Some of the best features of ArcGIS (32bit flavor - not ArcGIS Pro) are in the cartography and vector editing categories. ArcGIS has good tools to produce quality maps. Some tools include the use of ESRI's "data driven pages", which allow users to tile maps on small pages for large areas with high detail (large scale).
Another nice feature in ArcGIS (only available at the Standard and Advanced license level) is vector editing with topology within a Geodatabase. The topology tools work well and have good tools built into them to allow the user to find topological errors and fix them. Vector topology is an essential tool for ensuring data integrity.
The costs of this software are enormous for the initial purchase price and the subsequent yearly fees for the product. Not having recent quotes, but in the past pricing for Standard and Advanced licensing were $7,000 and $12,000 respectively for initial purchase. Then yearly fees are incurred to get "updates" to the software and tech support. With $1500 and $3000 yearly maintenance fees respectively for Standard and Advanced, the costs per year can rapidly escalate when multiple licenses are purchased. The annual fees are practically mandatory to stay current with the community and client needs.
Proprietary data format of the Geodatabase. The ESRI geodatabase can only be created and written to by ESRI software (Standard and Advanced licenses). This design creates vendor lock-in, such that organizations need ESRI software to access and edit geodatabases. This design enforces sales of the ArcMap software, as ESRI geodatabases demand ESRI software to be fully utilized. This also creates an environment where a few special operators with special software can access the data. This discourages the accessibility and sharing of GIS data information. Being that GIS data is information, and information should be shared, the proprietary data format is an obstacle to creating easily accessible information within an organization and with other organizations.
The performance of ArcMap (32bit) is poor relative to today's computing standards. 32 bit architecture is very outdated and when performing spatial operations, the delay in processing costs users time. Since ArcMap came out and was re-written from scratch in the early 2000s, there have been continual issues with bugs and performance. Fixes to the bugs are slow to be resolved. Sometimes the application hangs up (not responding) for seemingly basic tasks.
Lack of modern algorithms. Example would be the hydrologic routing tools that are from the early 1990s and have not been updated with current modeling features such as Multi-Flow Direction (MFD) modeling of where water flows, and how much accumulation.
Tech support is a paid service along with updates to the software through yearly annual fees. The first level tech support has often left a disappointing feeling, where either the topic was being read directly from the help menu, or the technician kept trying to solve the problem with educated guesses, rather than knowing what the solution is. A substantial amount of time has been lost with tech support at the tier 1 level. The tier 2 level of support is good. The technicians know the products more specifically, and are generally more helpful to resolve the issue.

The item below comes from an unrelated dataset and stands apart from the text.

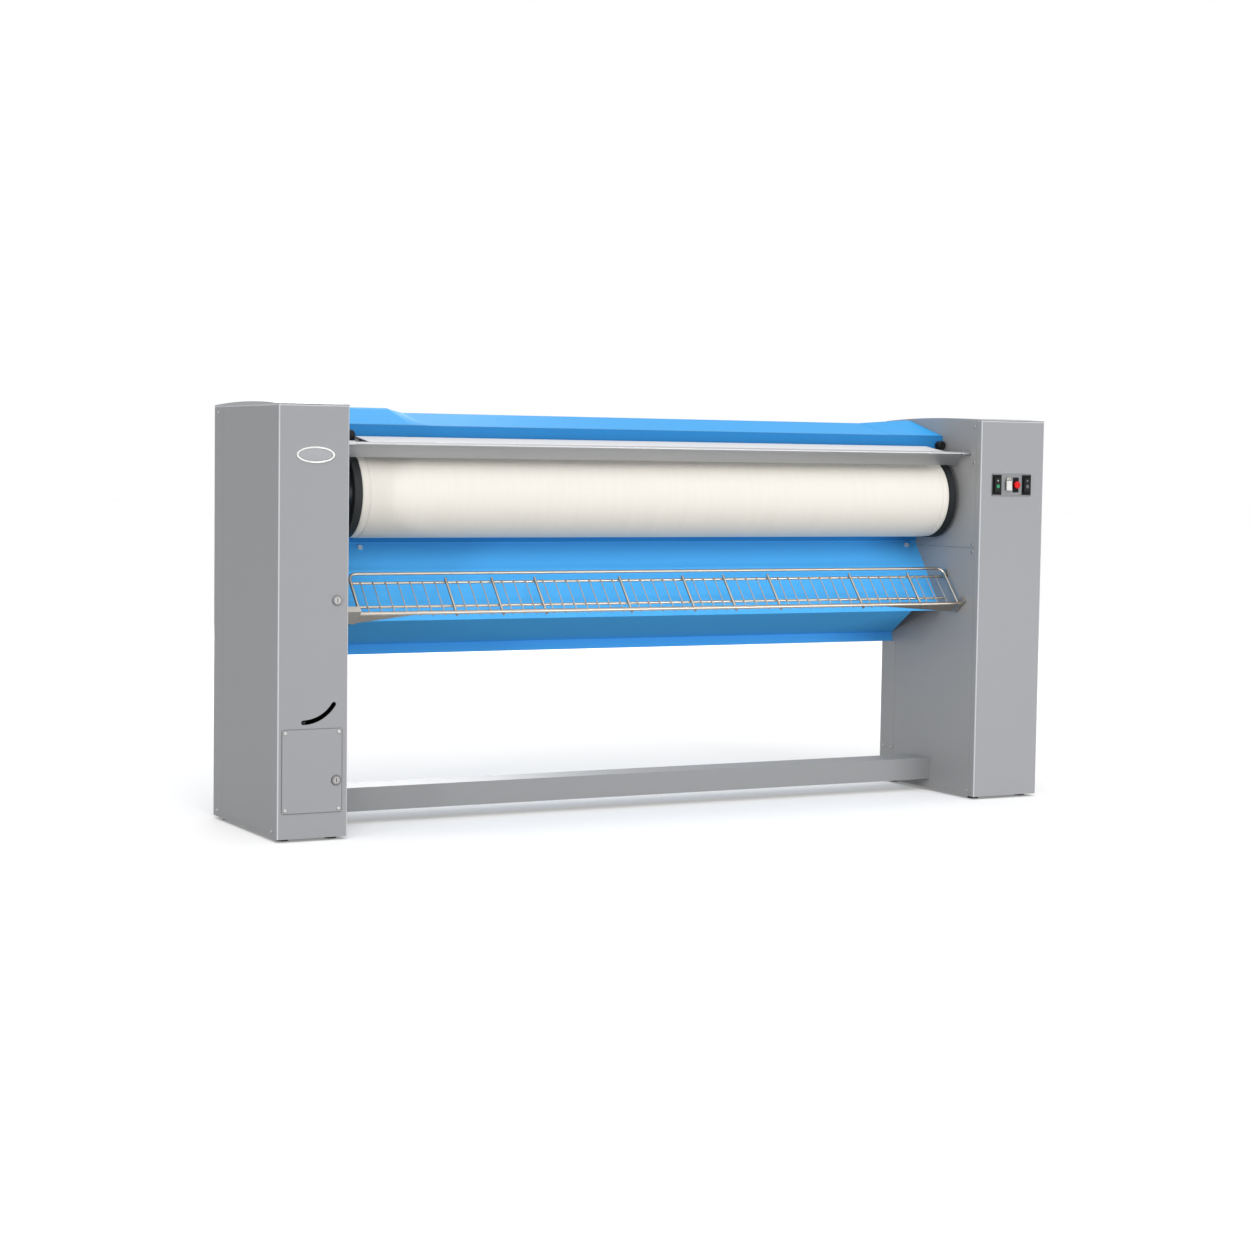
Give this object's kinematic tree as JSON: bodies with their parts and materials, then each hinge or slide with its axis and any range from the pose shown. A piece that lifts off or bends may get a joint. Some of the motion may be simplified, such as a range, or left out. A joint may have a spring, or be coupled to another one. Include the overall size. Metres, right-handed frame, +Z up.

Some spatial functions are only available in the top tier product (such as identity). This aspect was really frustrating as a user and for an organization. The difference between the Standard and Advanced licensing is about $5,000 (last checked). The interesting thing is that the Basic, Standard and Advanced licenses are all the same product, just with varying levels of provided tools. One such tool is the identity function. This is a commonly overlay function in any GIS, however, ArcMap only provides this simple overlay at the advanced level.
Lack of general interoperability. Over the years, open data standards such as Web Mapping Services (WMS) and Web Feature Services (WFS) have provided open formats to work with GIS data. WFS is designed to allow editing of features over a web protocol, but in order to implement this in ArcMap, $10,000 software needs purchased (ArcGIS for Server). There is currently no way to write to an open database GIS format from ESRI software, without purchasing additional software.
Be careful. ESRI has managed to gain major market share and monopolized the GIS software. Over the years, other open data formats have nudged ESRI to move to more supported open data formats.
Evaluate your needs. Check to see what your organization needs GIS services for. Quantum GIS (QGIS) is a great open source desktop software that meets the geospatial communities needs, with hundreds if not thousands of user contributed add-ons and tools. Some cases may require the purchase of an ESRI license. Explore other options before falling into the vendor lock-in trap. Open source software in the geospatial world, is really advanced and amazing. Consult with a user of GIS in the FOSS world, to gain information about how different products can meet the needs of an ArcMap user.
Setting up a GIS Data Library as a PostGIS/PostgreSQL server was a challenge to integrate with ESRI. The good news is that SDE is a deprecated product and the libraries are now included with ArcMap. This allows ArcMap to access Database servers and PostGIS data formats as read-only. This is ideal for setting up large, state-wide layers of GIS data, with ArcMap able to connect and clip or select features from it, and place the data in the local Geodatabase for editing.